Getting senior people involved in social

Again, hardly rocket science, but an interesting insight from the election. The likes of Axelrod were far more involved in social media this time around than in 2008, and this resulted in more stuff being shared and spread. To be frank, although social media lowers the barrier to entry to communications, often allowing people who are smart and interesting yet not high in the food chain to gain an audience, the fact remains that high-profile people usually carry more immediate clout when engaged in communications. This is a valuable lesson to the organisations in Brussels, both public and private, who farm off social media to the intern or even a 3rd party, when ideally, the figureheads of an organisation should at least be somewhat involved.
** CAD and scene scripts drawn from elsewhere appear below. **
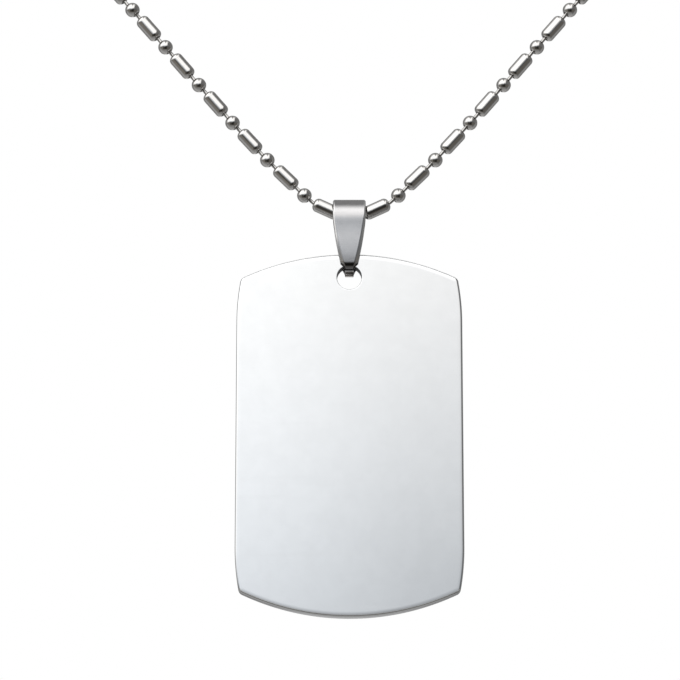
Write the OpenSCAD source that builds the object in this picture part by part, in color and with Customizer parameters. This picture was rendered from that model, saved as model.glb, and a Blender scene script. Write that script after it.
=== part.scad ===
// Identification tag on a ball-and-bar chain: a polished steel tag, the folded bail that
// carries it, the chain with its links, and the clasp that closes the chain at the nape.
// X is the wearer's left, -Y is the front, +Z is up, and the origin is the clasp's centre.

/* [Tag] */
// Width of the tag
tag_w = 31.8; // [24:0.1:40]
// Height of the tag, from the crown of its upper edge to the crown of its lower edge
tag_h = 51.8; // [40:0.1:70]
// Thickness of the tag
tag_t = 2; // [1.2:0.1:3]
// Radius of the upper and lower edges
tag_end_r = 35; // [28:0.5:60]
// Radius on which the long sides lean in to the corners
tag_side_r = 34; // [24:0.5:80]
// Height over which a side leans in, at each end
tag_lean = 6; // [2:0.5:10]
// Radius of the four corners
tag_corner_r = 0.9; // [0.4:0.1:3]
// Bevel along every edge of the tag
tag_bevel = 0.2; // [0.1:0.05:0.4]
// Diameter of the hole
hole_d = 3.5; // [3:0.1:5]
// Bevel on the two rims of the hole
hole_bevel = 0.05; // [0.05:0.05:0.3]
// Steel left between the hole and the crown of the upper edge
hole_margin = 1.65; // [1:0.1:3]

/* [Bail] */
// Width of the bail across its fold
bail_w = 4.65; // [3.5:0.05:7]
// Thickness of the bail's strip
bail_t = 0.5; // [0.4:0.05:0.7]
// Room that the fold has round the chain's balls
bail_room = 0.8; // [0.75:0.05:1.5]
// How far the fold's centre is raised above the centre of the ball inside it
bail_rise = 0.05; // [0:0.05:0.1]
// From the ball inside the fold down to the centre of the tag's hole
bail_drop = 9.2; // [8:0.1:14]
// Width of each leaf where it turns in to the hole
leaf_end_w = 2.5; // [1.6:0.05:3]
// How much narrower than that the rear leaf is
rear_narrowing = 0.55; // [0:0.05:0.6]
// Share of the leaf's taper that comes late, which bows its sides
leaf_bow = 0.45; // [0:0.05:0.6]
// Width of the two tongues that meet in the hole
tongue_w = 1.25; // [0.8:0.05:1.5]
// Room between the top of the hole and the tongues
tongue_room = 0.35; // [0.2:0.05:0.4]
// How much lower the rear tongue lies than the front one
tongue_step = 0.4; // [0:0.05:0.5]
// Inside radius of the bend between a leaf and its tongue
bend_r = 0.7; // [0.5:0.05:0.8]
// Room between the tag's faces and the leaves above their bends
leaf_room = 0.45; // [0.3:0.05:0.5]
// Width of the bevel on the strip's long edges, at the fold
bail_bevel = 0.18; // [0.1:0.01:0.5]
// Width of that bevel where the leaf turns in
leaf_end_bevel = 0.45; // [0.2:0.05:0.5]
// Greatest depth of that bevel, where it is wider than this
bail_bevel_depth = 0.3; // [0.1:0.05:0.3]
// How far along X the bail and the tag hang from the chain's middle ball
bail_shift = -0.3; // [-0.5:0.05:0.5]

/* [Chain] */
// Diameter of the balls
ball_d = 2.1; // [1.9:0.05:2.2]
// Diameter of the bars
bar_d = 2; // [1.9:0.05:2.2]
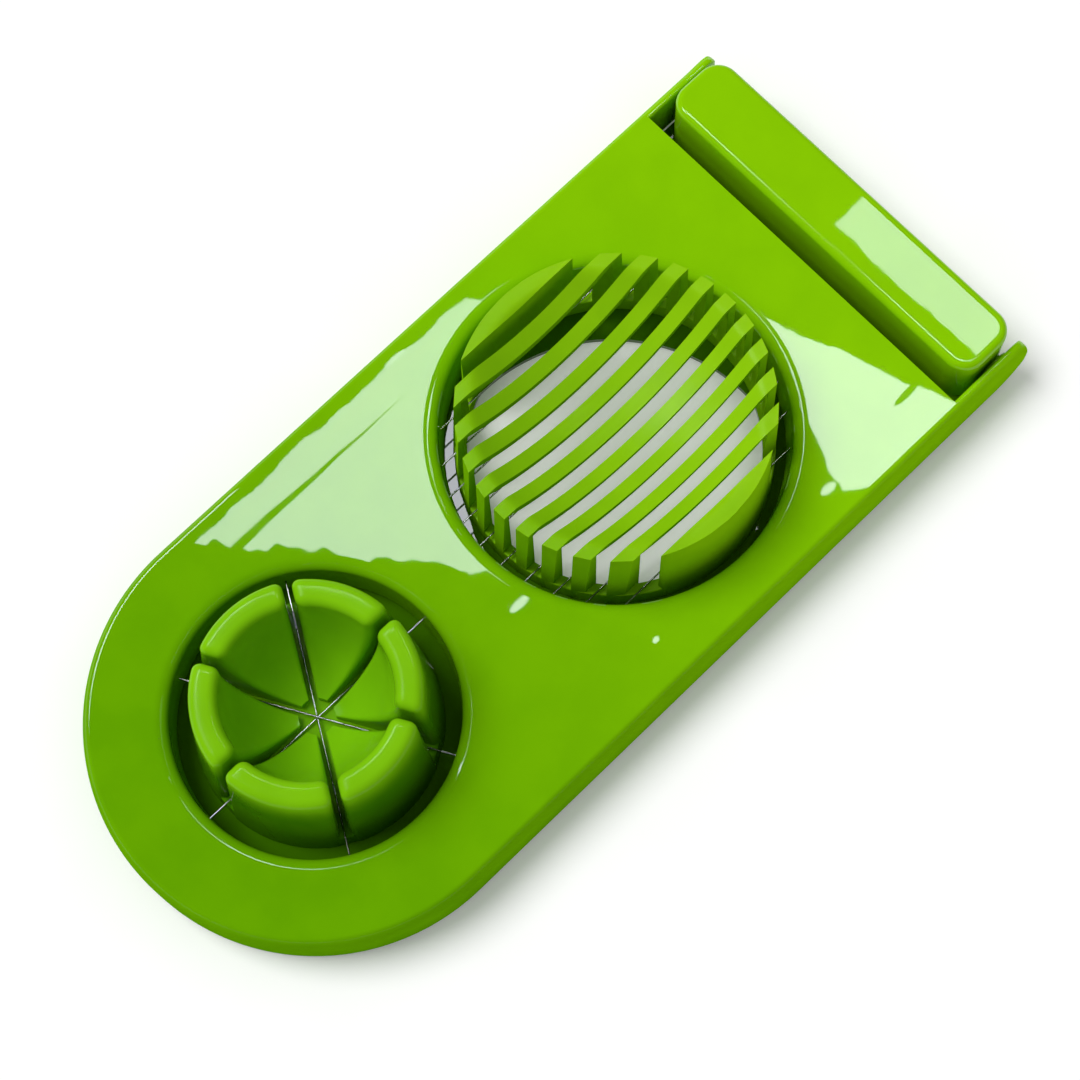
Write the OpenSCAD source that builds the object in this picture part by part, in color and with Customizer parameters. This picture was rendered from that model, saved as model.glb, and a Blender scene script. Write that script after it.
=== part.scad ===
// Egg slicer with two stations: a slotted dish under ten parallel wires, and a cup of
// six pods under three crossed wires. One hinged frame carries both sets of wires.
// Millimetres. The origin is on the table under the middle of the length and width,
// +X runs towards the hinge and +Z up. The frame is drawn closed.

/* [Overall] */
// Length over the round nose and the tips of the hinge ears
length = 207.3; // [205:0.1:212]
// Width over the frame's skirt
width = 95; // [94:0.5:98]

/* [Frame] */
// Height of the frame's top face above the table
frame_top = 14; // [13.8:0.1:15]
// Gap between the skirt and the table
skirt_gap = 1; // [0.6:0.1:1.4]
// Thickness of the skirt and of the hinge ears
skirt_t = 2.8; // [2.4:0.1:3.0]
// Thickness of the top plate
plate_t = 2.2; // [1.8:0.1:2.4]
// Rounding along the frame's outer top edge
frame_edge_r = 1.8; // [1:0.1:2.2]
// Length of the ears past the plate's straight end
ear_l = 20.6; // [20.2:0.1:21]
// Rounding of the ear tip's upper corner, seen from the side
ear_top_r = 3.5; // [3:0.1:4]
// Rounding of the ear tip's lower corner, seen from the side
ear_low_r = 8.8; // [8:0.1:9]

/* [Cutting holes] */
// Radius of the wedge hole just under its lip
wedge_hole_r = 29.7; // [29.2:0.1:30.5]
// Radius of the slicing hole just under its lip
slicer_hole_r = 36.9; // [36.6:0.1:37.5]
// Distance between the centres of the two holes
hole_pitch = 84.9; // [84:0.1:86]
// Rounding of the lips around both holes
lip_r = 1.9; // [1.2:0.1:2.2]
// Inward slope of the wedge hole's wall, as mm per mm of depth
wedge_draft = 0.04; // [0:0.01:0.06]
// Inward slope of the slicing hole's wall, as mm per mm of depth
slicer_draft = 0.1; // [0.05:0.01:0.12]
// Thickness of the collars and clamp rings around the holes
collar_t = 2.6; // [2.4:0.1:3]
// Height of the clamp rings' lower edge above the table
clamp_low = 3.4; // [3:0.1:4]

/* [Wires] */
// Diameter of every wire
wire_d = 0.4; // [0.3:0.05:0.6]
// Height of the wires above the table
wire_z = 8; // [7.8:0.1:8.4]
// Spacing of the slicing wires
wire_pitch = 6; // [5.8:0.1:6]
// Height from one crossed wire to the next at their crossing
cross_step = 0.45; // [0.45:0.05:0.5]

/* [Slicer bed] */
// Radius of the bed at its top edge
bed_top_r = 32.7; // [32:0.1:33]
// Radius of the bed where it meets the floor
bed_low_r = 33.9; // [33:0.1:34.2]
// Height of the bed's flat edge above the table
bed_top = 30.1; // [29:0.1:31]
// Radius at which the hollow dish starts
dish_r = 29.3; // [28.8:0.1:30]
// Depth of the dish
dish_depth = 11.4; // [10:0.1:12.5]
// Thickness of the ribs under the dish
rib_h = 3.2; // [2.8:0.1:3.6]
// Width of the slots between the ribs
slot_w = 3.3; // [2.8:0.1:3.6]
// Height of the slots' lower ends above the table
slot_low = 7; // [6.4:0.1:7.2]
// Thickness of the bed's round wall at the floor
bed_wall_t = 2.7; // [2.2:0.1:3]

/* [Wedge bed] */
// Radius of the pods' outer face at the floor
pod_low_r = 25.8; // [25:0.1:26.2]
// Radius of the pods' outer face at the rim
pod_top_r = 23.1; // [22.6:0.1:23.6]
// Radius of the pods' inner face at the rim
pod_in_r = 17.4; // [17:0.1:18]
// Height of the pods above the table
pod_top = 32.5; // [31:0.1:33]
// Rounding of the pods' rim
pod_rim_r = 2; // [1.4:0.1:2.4]
// Radius of the open middle, where the wires cross
pod_tip_r = 3.8; // [3.4:0.1:4.4]
// Height of the pods' inner tips above the table
pod_tip_z = 9; // [8.8:0.1:10]
// Width of the grooves between the pods
groove_w = 2.6; // [2.5:0.1:2.8]
// Height of the groove floor above the table
groove_low = 6.7; // [6.2:0.1:6.8]
// Depth of the small well under the crossing, below the groove floor
well_depth = 0.3; // [0.2:0.1:1]
// Sideways lean of the two slanting grooves at the rim, which follows the wires' arc
groove_lean = 1.2; // [1:0.1:1.4]
// Thickness of the pods' hollow walls
pod_wall_t = 2.2; // [1.8:0.1:2.4]
// Height of the hollow in each pod
pod_hollow = 20; // [16:1:22]

/* [Base] */
// Thickness of the floor
floor_t = 1.5; // [1.2:0.1:1.8]
// Gap between the floor's edge and the skirt
floor_gap = 0.5; // [0.4:0.1:0.8]
// Radius of the opening in the floor under the slicer bed
floor_hole_r = 27.5; // [25:0.5:29]
// Distance from the ear tips to the back of the block
block_inset = 1.1; // [0.9:0.1:1.6]
// Length of the block along X
block_l = 15.7; // [15:0.1:15.8]
// Gap between each end of the block and the ear beside it
block_gap = 1.1; // [1:0.1:1.4]
// Height of the block above the table
block_top = 18.7; // [17.5:0.1:18.8]
// Corner rounding of the block, seen from above
block_corner_r = 5; // [4:0.1:6]
// Rounding along the block's top edge
block_edge_r = 3; // [2.8:0.1:3.6]
// Thickness of the block's hollow shell
block_wall_t = 2.2; // [1.8:0.1:2.6]

/* [Hinge] */
// Distance from the ear tips to the hinge axis
hinge_inset = 6.6; // [6.5:0.1:6.7]
// Height of the hinge axis above the table
hinge_z = 7; // [6.8:0.1:7.2]
// Diameter of the hinge pins
pin_d = 3; // [2.5:0.1:3.4]
// Length of each pin
pin_l = 10.5; // [9:0.1:11]
// Radial clearance of the pins in the ears
pin_clearance = 0.06; // [0.03:0.01:0.1]
// Radius of the bosses around the pins
boss_r = 3.6; // [3.2:0.1:3.8]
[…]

Digital is always relevant in Public Affairs

I start off a number of presentations on digital PA with this image, slyly trying to pre-empt the inevitable i.e. PA professionals who have made one (if not both) the following assumptions:

  1. Digital is a mass-market, spray and pray medium
  2. Knowing your audience makes it easy to reach them

In truth, digital is not a spray and pray medium, by any stretch: it can be highly targeted. Think targeted social advertising leading to content specific to a niche audience. And having every audience member’s email address or phone number won’t help if they’re Googling you rather than picking up the phone or reading your emails.